# [EXERCISE INSTRUCTIONS]
Only the lines from the first one through the line with "SOCKET_HALF = 0.030" should be printed, exactly as they appear.

# [RECORD EXTRACTS]
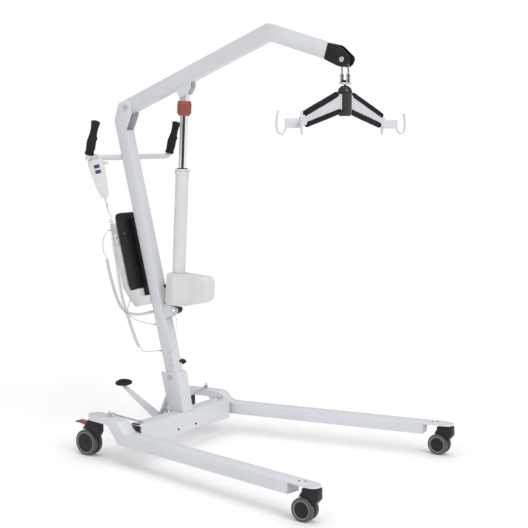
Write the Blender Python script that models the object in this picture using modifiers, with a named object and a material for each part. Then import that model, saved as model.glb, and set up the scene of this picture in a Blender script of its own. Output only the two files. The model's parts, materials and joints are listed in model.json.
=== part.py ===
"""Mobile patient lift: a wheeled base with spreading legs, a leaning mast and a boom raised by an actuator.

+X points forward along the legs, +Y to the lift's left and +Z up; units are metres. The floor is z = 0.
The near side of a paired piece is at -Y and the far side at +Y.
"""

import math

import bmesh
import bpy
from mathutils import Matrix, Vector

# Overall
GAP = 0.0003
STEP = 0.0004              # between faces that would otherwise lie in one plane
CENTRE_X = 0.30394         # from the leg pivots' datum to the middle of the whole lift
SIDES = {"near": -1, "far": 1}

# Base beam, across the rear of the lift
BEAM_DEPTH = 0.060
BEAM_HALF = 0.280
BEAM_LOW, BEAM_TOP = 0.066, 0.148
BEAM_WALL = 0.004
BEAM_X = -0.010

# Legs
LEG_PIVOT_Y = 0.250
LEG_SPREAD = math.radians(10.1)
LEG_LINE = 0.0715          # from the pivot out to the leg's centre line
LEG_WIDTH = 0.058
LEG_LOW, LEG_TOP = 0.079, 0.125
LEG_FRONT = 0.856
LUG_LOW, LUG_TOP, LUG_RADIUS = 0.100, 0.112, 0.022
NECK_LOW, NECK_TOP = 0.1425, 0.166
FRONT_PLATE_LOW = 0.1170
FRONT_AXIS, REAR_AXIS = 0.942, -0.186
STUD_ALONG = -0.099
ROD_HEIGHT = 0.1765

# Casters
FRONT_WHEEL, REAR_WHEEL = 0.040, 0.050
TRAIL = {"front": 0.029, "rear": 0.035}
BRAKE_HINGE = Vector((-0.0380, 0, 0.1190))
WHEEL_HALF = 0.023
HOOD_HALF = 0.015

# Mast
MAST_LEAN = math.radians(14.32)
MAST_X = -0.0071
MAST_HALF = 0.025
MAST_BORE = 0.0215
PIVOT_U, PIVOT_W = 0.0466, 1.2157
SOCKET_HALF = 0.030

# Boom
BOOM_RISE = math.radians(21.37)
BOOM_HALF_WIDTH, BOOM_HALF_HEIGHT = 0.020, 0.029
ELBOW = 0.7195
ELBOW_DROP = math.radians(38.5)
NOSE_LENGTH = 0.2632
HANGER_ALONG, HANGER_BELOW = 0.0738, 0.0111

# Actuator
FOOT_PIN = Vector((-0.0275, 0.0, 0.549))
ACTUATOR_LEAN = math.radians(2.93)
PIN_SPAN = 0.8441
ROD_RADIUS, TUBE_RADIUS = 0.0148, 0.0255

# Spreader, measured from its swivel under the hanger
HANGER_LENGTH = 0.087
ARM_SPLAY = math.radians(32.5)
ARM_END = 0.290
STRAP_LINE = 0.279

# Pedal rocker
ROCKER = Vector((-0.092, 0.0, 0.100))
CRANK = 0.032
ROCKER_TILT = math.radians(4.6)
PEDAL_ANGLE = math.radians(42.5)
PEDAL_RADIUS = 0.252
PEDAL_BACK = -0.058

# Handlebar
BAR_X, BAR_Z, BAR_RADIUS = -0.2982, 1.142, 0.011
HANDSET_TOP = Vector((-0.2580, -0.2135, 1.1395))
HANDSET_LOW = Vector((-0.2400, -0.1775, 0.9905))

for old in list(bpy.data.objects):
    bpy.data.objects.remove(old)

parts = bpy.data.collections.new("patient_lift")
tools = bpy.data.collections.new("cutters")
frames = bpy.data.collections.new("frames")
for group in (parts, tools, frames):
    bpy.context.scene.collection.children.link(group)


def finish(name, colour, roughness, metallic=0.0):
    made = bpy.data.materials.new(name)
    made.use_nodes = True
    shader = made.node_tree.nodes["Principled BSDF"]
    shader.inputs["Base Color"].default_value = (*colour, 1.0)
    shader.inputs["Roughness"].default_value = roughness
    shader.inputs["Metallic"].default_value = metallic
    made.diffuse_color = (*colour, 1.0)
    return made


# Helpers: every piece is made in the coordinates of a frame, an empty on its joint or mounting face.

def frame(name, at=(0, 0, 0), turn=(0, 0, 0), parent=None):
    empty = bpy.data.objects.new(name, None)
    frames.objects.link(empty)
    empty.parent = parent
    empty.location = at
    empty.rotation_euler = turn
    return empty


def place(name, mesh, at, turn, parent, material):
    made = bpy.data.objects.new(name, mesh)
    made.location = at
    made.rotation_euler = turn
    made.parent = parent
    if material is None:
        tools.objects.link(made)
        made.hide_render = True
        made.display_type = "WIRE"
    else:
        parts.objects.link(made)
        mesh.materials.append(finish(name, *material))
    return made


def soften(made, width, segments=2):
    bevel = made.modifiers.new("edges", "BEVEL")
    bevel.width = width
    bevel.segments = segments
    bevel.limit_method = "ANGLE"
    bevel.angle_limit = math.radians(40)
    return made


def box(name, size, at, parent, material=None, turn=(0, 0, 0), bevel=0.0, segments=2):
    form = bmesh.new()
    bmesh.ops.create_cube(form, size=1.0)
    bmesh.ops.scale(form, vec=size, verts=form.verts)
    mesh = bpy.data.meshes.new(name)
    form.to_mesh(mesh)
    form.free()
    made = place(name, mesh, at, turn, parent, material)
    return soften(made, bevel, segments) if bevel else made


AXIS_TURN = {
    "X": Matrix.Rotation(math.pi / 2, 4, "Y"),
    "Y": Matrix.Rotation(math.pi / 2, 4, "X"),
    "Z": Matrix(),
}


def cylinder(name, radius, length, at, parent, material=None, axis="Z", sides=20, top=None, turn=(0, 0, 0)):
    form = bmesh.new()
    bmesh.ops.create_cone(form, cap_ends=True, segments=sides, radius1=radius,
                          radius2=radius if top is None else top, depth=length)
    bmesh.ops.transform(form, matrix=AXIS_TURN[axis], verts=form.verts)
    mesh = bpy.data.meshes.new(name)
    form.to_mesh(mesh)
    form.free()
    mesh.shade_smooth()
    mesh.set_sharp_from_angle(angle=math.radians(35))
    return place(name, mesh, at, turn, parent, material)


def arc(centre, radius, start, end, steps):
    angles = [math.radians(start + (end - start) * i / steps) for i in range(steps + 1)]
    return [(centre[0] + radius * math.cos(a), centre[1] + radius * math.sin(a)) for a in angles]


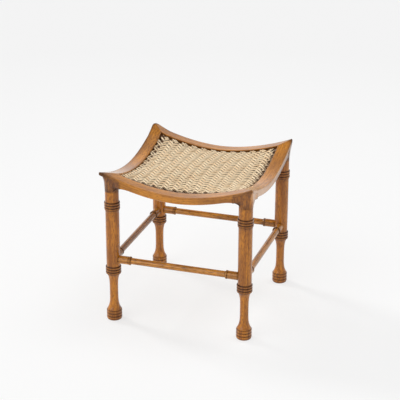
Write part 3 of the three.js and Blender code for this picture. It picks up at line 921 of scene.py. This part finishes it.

# [TASK RESPONSE]
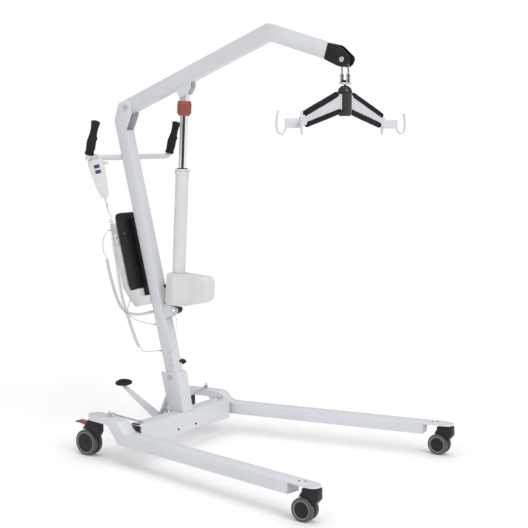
Write the Blender Python script that models the object in this picture using modifiers, with a named object and a material for each part. Then import that model, saved as model.glb, and set up the scene of this picture in a Blender script of its own. Output only the two files. The model's parts, materials and joints are listed in model.json.
=== part.py ===
"""Mobile patient lift: a wheeled base with spreading legs, a leaning mast and a boom raised by an actuator.

+X points forward along the legs, +Y to the lift's left and +Z up; units are metres. The floor is z = 0.
The near side of a paired piece is at -Y and the far side at +Y.
"""

import math

import bmesh
import bpy
from mathutils import Matrix, Vector

# Overall
GAP = 0.0003
STEP = 0.0004              # between faces that would otherwise lie in one plane
CENTRE_X = 0.30394         # from the leg pivots' datum to the middle of the whole lift
SIDES = {"near": -1, "far": 1}

# Base beam, across the rear of the lift
BEAM_DEPTH = 0.060
BEAM_HALF = 0.280
BEAM_LOW, BEAM_TOP = 0.066, 0.148
BEAM_WALL = 0.004
BEAM_X = -0.010

# Legs
LEG_PIVOT_Y = 0.250
LEG_SPREAD = math.radians(10.1)
LEG_LINE = 0.0715          # from the pivot out to the leg's centre line
LEG_WIDTH = 0.058
LEG_LOW, LEG_TOP = 0.079, 0.125
LEG_FRONT = 0.856
LUG_LOW, LUG_TOP, LUG_RADIUS = 0.100, 0.112, 0.022
NECK_LOW, NECK_TOP = 0.1425, 0.166
FRONT_PLATE_LOW = 0.1170
FRONT_AXIS, REAR_AXIS = 0.942, -0.186
STUD_ALONG = -0.099
ROD_HEIGHT = 0.1765

# Casters
FRONT_WHEEL, REAR_WHEEL = 0.040, 0.050
TRAIL = {"front": 0.029, "rear": 0.035}
BRAKE_HINGE = Vector((-0.0380, 0, 0.1190))
WHEEL_HALF = 0.023
HOOD_HALF = 0.015

# Mast
MAST_LEAN = math.radians(14.32)
MAST_X = -0.0071
MAST_HALF = 0.025
MAST_BORE = 0.0215
PIVOT_U, PIVOT_W = 0.0466, 1.2157
SOCKET_HALF = 0.030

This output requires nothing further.